Osteoporosis and osteoarthritis are two of the most common chronic bone conditions to affect the older population. But taking preventive steps early could mean they don’t have to be an inevitable part of ageing.
Within the last century we have seen astounding increases in global life expectancy. At the start of the 20th century, the average person’s lifespan was just 31 years.1 In the 21st century, this has more than doubled, and in many countries people are now living well into their 80s.2
Thanks to medical science, certain conditions that were once seen as an inevitable part of growing older, can now be much more effectively treated and in some cases avoided altogether. Nevertheless, because of our aging population, we are seeing age-related chronic conditions becoming more common.3 Osteoarthritis and osteoporosis are two such conditions that both affect the bones. While they may sound similar, they are quite different in terms of how they present and the treatment they require.4
What is osteoporosis?
Osteoporosis is a condition where bones lose density, causing them to become weak and more likely to fracture. Worldwide, about one in three women and one in five men over 50 will break a bone because of osteoporosis.5
What is osteoarthritis?
Osteoarthritis is a common type of arthritis. It is a degenerative disease that causes cartilage on the ends of bones to become rough and thin, leading to pain and stiffness. The World Health Organisation has estimated an increase of 113% for those living with osteoarthritis between 1990 and 2019.6
Because of the natural ageing process, our chance of developing these conditions increases as we get older. Although there is no definitive cure for either condition, and while medications may help, the mainstay of treatment and/or management focuses on lifestyle and exercise. If you experience severe pain or find that the condition is having a large impact on your life, your GP or family doctor might refer you to a specialist to discuss whether surgery may be an option.
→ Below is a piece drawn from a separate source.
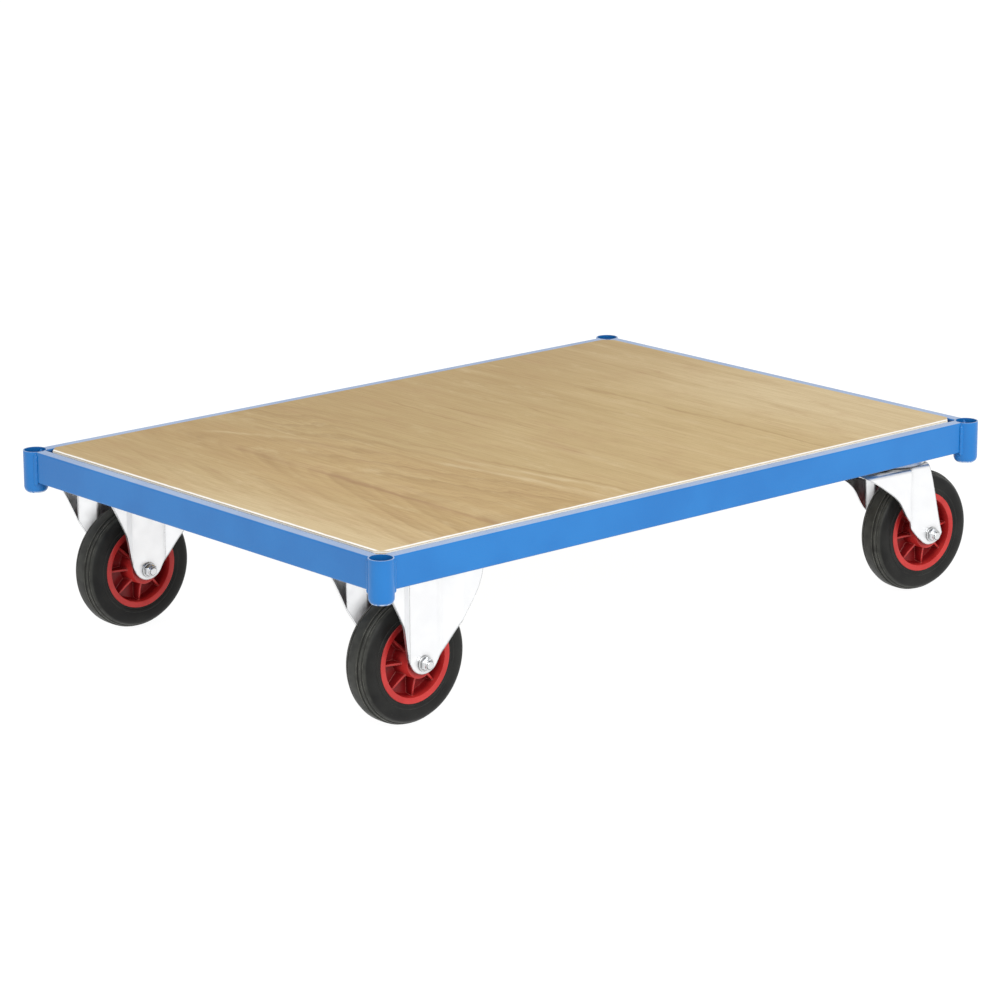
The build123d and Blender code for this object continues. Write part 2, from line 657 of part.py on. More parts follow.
with BuildPart() as dust_ring:
    with BuildSketch(Plane.XZ):
        with BuildLine():
            ring_bottom = CROWN_TOP + DUST_RING_GAP
            Polyline(
                (DUST_RING_TOP_RADIUS, PLATE_BOTTOM),
                (DUST_RING_TOP_RADIUS + DUST_RING_WALL, PLATE_BOTTOM),
                (DUST_RING_BOTTOM_RADIUS + DUST_RING_WALL, ring_bottom),
                (DUST_RING_BOTTOM_RADIUS, ring_bottom),
                close=True,
            )
        make_face()
    revolve(axis=Axis.Z)

with BuildPart() as swivel_balls:
    with Locations(upper_track):
        with PolarLocations(UPPER_TRACK_RADIUS, UPPER_BALL_COUNT):
            Sphere(UPPER_BALL_RADIUS)
    with Locations(lower_track):
        with PolarLocations(LOWER_TRACK_RADIUS, LOWER_BALL_COUNT):
            Sphere(LOWER_BALL_RADIUS)

with BuildPart() as king_pin_nuts:
    with BuildSketch(level(KING_NUT_BOTTOM, SWIVEL_X)):
        with Locations(*[(0, side * SWIVEL_Y) for side in SIDES.values()]):
            RegularPolygon(KING_NUT_FLATS / 2, 6, major_radius=False)
            Circle(KING_PIN_RADIUS, mode=Mode.SUBTRACT)
    extrude(amount=KING_NUT_HEIGHT)
save(king_pin_nuts.part, "king_pin_nuts")

# ---------------------------------------------------------------- swivel fork
# Made with its axle over the origin, like the wheel set; the swivel axis is ahead of it.
FORK_PLAN = [
    (FORK_WEB_END, LEG_FACE),
    (-FORK_WEB_END, LEG_FACE),
    (-FORK_WING_START, FORK_WING_FACE),
    (-FORK_LENGTH, FORK_WING_FACE),
]


def fork_block(inset, top):
    """A solid block of the fork's plan, drawn in from its outer faces by an inset."""
    half = [(x, y - inset) for x, y in FORK_PLAN]
    with BuildPart() as block:
        with BuildSketch(Plane.XY.offset(LEG_BOTTOM)) as plan:
            with BuildLine():
                Polyline(*half, *[(x, -y) for x, y in reversed(half)], close=True)
            make_face()
            folds = plan.vertices().filter_by_position(Axis.X, -FORK_WING_START, 0)
            fillet(folds, FORK_BEND)
        extrude(amount=top - LEG_BOTTOM)
        top_edges = block.faces().sort_by(Axis.Z)[-1].edges()
        bends = top_edges.sort_by(Axis.X)[1:-1]
        fillet(bends, CROWN_BEND - inset)
    return block.part


with BuildPart() as swivel_fork:
    add(fork_block(0, CROWN_TOP))
    add(fork_block(LEG_SHEET, CROWN_BOTTOM), mode=Mode.SUBTRACT)
    with BuildSketch(axle_plane(-FORK_WING_FACE)):
        with BuildLine():
            leg_outline(FORK_BACK_EDGE, FORK_FRONT_EDGE)
        make_face()
    extrude(amount=2 * FORK_WING_FACE, mode=Mode.INTERSECT)
    with BuildSketch(axle_plane(-LEG_FACE)):
        Circle(AXLE_HOLE_RADIUS)
    extrude(amount=2 * LEG_FACE, mode=Mode.SUBTRACT)
    with Locations((-SWIVEL_TRAIL, 0, CROWN_TOP)):
        Hole(CROWN_HOLE_RADIUS, CROWN_THICKNESS)
    with Locations((-SWIVEL_TRAIL, 0, UPPER_BALL_HEIGHT)):
        Torus(UPPER_TRACK_RADIUS, UPPER_BALL_RADIUS + BALL_PLAY, mode=Mode.SUBTRACT)
    with Locations((-SWIVEL_TRAIL, 0, LOWER_BALL_HEIGHT)):
        Torus(LOWER_TRACK_RADIUS, LOWER_BALL_RADIUS + BALL_PLAY, mode=Mode.SUBTRACT)

HEAD_PIECES = {
    "top_plate": swivel_plate.part,
    "king_pin": king_pin.part,
    "lower_race": lower_race.part,
    "dust_ring": dust_ring.part,
    "swivel_balls": swivel_balls.part,
}

for side_name, side in SIDES.items():
    head_place = Location((DECK_X + SWIVEL_X, side * SWIVEL_Y, 0))
    for piece_name, piece in HEAD_PIECES.items():
        save(piece.moved(head_place), f"{piece_name}_{side_name}")
    turned = head_place * Location((0, 0, 0), (0, 0, SWIVEL_REST_YAW))
    wheel_place = turned * Location((SWIVEL_TRAIL, 0, 0))
    for piece_name, piece in WHEEL_PIECES.items():
        save(piece.moved(wheel_place), f"{piece_name}_swivel_{side_name}")
    save(swivel_fork.part.moved(wheel_place), f"fork_swivel_{side_name}")
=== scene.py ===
"""Looks of the platform trolley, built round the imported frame.  Units are metres, +Z is up."""

import json
import math

import bpy
from mathutils import Matrix, Vector


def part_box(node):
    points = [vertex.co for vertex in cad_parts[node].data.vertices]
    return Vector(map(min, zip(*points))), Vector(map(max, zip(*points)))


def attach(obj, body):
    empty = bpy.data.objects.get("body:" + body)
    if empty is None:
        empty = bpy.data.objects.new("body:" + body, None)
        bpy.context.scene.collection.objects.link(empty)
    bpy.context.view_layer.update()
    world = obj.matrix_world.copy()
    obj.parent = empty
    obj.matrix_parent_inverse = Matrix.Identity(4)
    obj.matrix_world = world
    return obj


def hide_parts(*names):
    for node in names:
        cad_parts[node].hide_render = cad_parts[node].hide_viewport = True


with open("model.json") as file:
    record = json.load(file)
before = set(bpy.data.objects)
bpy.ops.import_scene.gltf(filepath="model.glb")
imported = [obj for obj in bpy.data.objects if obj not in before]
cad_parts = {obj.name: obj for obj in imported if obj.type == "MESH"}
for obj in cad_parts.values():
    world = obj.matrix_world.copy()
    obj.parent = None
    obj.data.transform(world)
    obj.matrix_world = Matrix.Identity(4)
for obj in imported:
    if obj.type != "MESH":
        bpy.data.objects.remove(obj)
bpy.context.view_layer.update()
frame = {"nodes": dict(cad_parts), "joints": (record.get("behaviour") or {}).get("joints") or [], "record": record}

MM = 0.001
ENDS = {"fixed": -1, "swivel": 1}
SIDES = {"near": -1, "far": 1}
WHEELS = [f"{end}_{side}" for end in ENDS for side in SIDES]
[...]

Prevention of osteoporosis and osteoarthritis
With conditions like osteoarthritis and osteoporosis, it is never too soon to start making changes that may help to reduce your risk.
Some of these risk factors cannot be changed, such as age, gender, or family history. However, some risk factors, such as being overweight, following an unhealthy diet, or smoking or drinking too much, can be modified, or controlled with lifestyle changes.
Keeping a healthy body weight
Being overweight can increase the strain on your joints and increases your risk of osteoarthritis of the knee, hand, and hip. Losing even a little weight can reduce the stress on your joints, improving your symptoms. This can be achieved by making changes to your diet and reviewing your activity levels.
Being underweight can also increase your risk of osteoporosis.7 Bones lose density quicker if you are underweight, becoming weak and more likely to fracture.
So, what steps can you take to stay healthy and keep your bones strong?
Keeping a balanced diet
A varied, well-balanced diet can help you maintain a healthy weight and help prevent osteoarthritis and osteoporosis. In childhood, a healthy diet is important to help build bone mass. As an adult, a well-balanced diet helps to preserve bone mass and strength. Foods rich in calcium are essential to keep your bones healthy.
To absorb calcium properly your body needs vitamin D. You can find vitamin D in certain foods like egg yolks and oily fish, but the best source of vitamin D is sunlight. During autumn and winter, the sun usually isn’t strong enough for the body to make enough vitamin D, and UK Government advice is that everyone should consider taking a daily vitamin D supplement during winter months. Supplements should also be considered by people with darker skin, who’s pigment limits the amount of vitamin D their bodies are able to create from sunlight, and those whose circumstances mean they are unable to access much daylight.8
Accessing physical activity
Physical activity is not just good for your general health, it also helps to keep bones strong9 and can reduce your risk of falls by strengthening muscles, increasing flexibility, and improving balance. Exercise plays an important role in building bone mass in children and slowing down bone loss in adults. Strength training, weight-bearing aerobic activities, and flexibility exercises are all great for bone health and preventing osteoporosis.
However, an overactive lifestyle, such a playing sport professionally, may increase your risk of osteoarthritis because repetitive activity can injure your joints. It is about striking the right balance between exercise and rest.
Osteoporosis, and to some extent osteoarthritis, are silent diseases. Osteoporosis is not commonly associated with pain, and you may be unaware of the disease until you break a bone or have a noticeable reduction in height. It’s important to look out for early warning signs which include receding gums, decreased grip strength, weak and brittle fingernails, and lower levels of general fitness, and seek medical advice as soon as possible if you think you’re experiencing symptoms.